L‘autre frein au développement de l’e-santé réside dans la crainte des patients que le secret médical et la confidentialité de leurs données ne soient pas assez sécurisés. Cette crainte concernant la sécurité atteint 41% des personnes interrogées et 50% chez les jeunes. Si la France est mature d’un point de vue politique et citoyens pour développer l’e-santé, il lui manque encore un cadre sécuritaire bien établi pour que cet écosystème voie le jour. La multiplication des cyberattaques d’envergure mondiale (Wannacry, NotPetya, Botnet Mirai) ces deux dernières années est révélatrice des failles encore existantes et invite à ne prendre aucun risque, surtout à l’échelle de données personnelles et privées, concernant des millions de citoyens.

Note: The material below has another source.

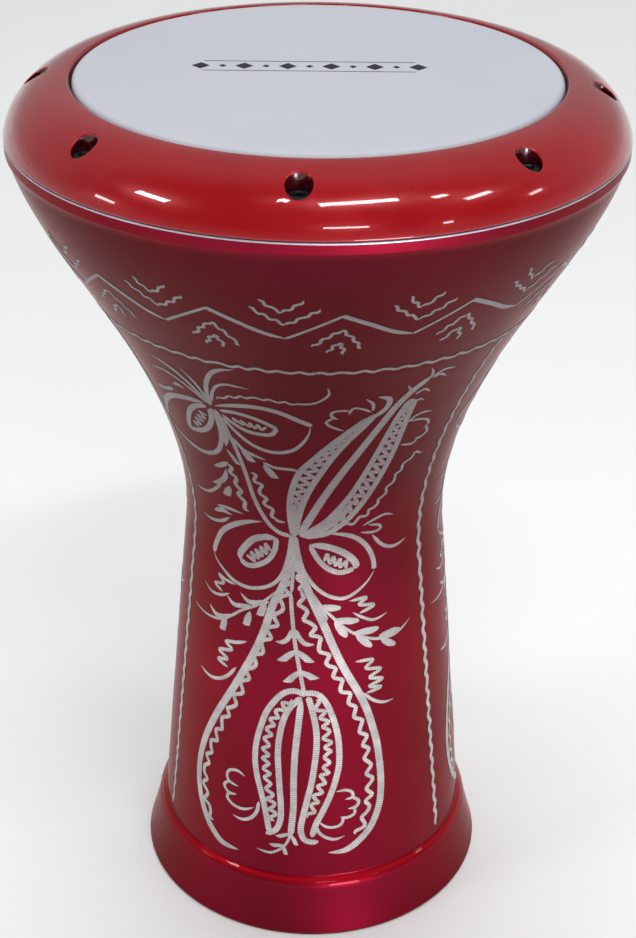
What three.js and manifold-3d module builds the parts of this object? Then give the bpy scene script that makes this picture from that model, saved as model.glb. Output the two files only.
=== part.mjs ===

La sécurité des données passe par l’utilisation de technologies de chiffrement qui doivent être accompagnées de moyens de mises à jour régulières afin de faire face aux évolutions constantes des cyberattaques. La sécurité du système de santé, système dit « critique », doit donc être pensée dans sa globalité et « de bout en bout », de l’appareil de santé au stockage, usage et partage des données générées. Pour assurer le bon fonctionnement d’un système de santé connectée dans son ensemble, il est indispensable de garantir l’efficience des nouvelles technologies et la protection des données sensibles qu’elles contiennent. Pour cela, il est nécessaire que la sécurisation des données personnelles de santé soit pensée à échelle nationale voire européenne avec une norme claire et définie.

Mettre en place une infrastructure fiable

En effet, l’Union européenne a défini un plan pour la santé au sein du marché unique numérique qui se focalise sur 3 objectifs prioritaires : permettre l’accès sécurisé et l’utilisation des données de santé par les citoyens sans frontière à l’intérieur de l’Europe, aider à la mise en place d’une infrastructure de données européenne pour faire avancer la recherche et les soins personnalisés, et enfin faciliter échanges et interactions entre les patients et les prestataires de santé. L’essentiel à retenir est que tout est là : la volonté d’un Etat, l’attente d’une population, la technologie. L’e-santé a aujourd’hui tous les ingrédients pour révolutionner notre système de santé et proposer des services plus adaptés à notre ère digitale. Il s’agit maintenant que tous les acteurs collaborent efficacement pour mettre en place une infrastructure fiable en collaboration avec l’UE pour que la France bénéficie des énormes avancées que l’Internet des objets rend possibles tout en garantissant une sécurisation sans faille des données personnelles des patients.

(*) Les données sont issues du baromètre santé Ifop-Deloitte, 2015.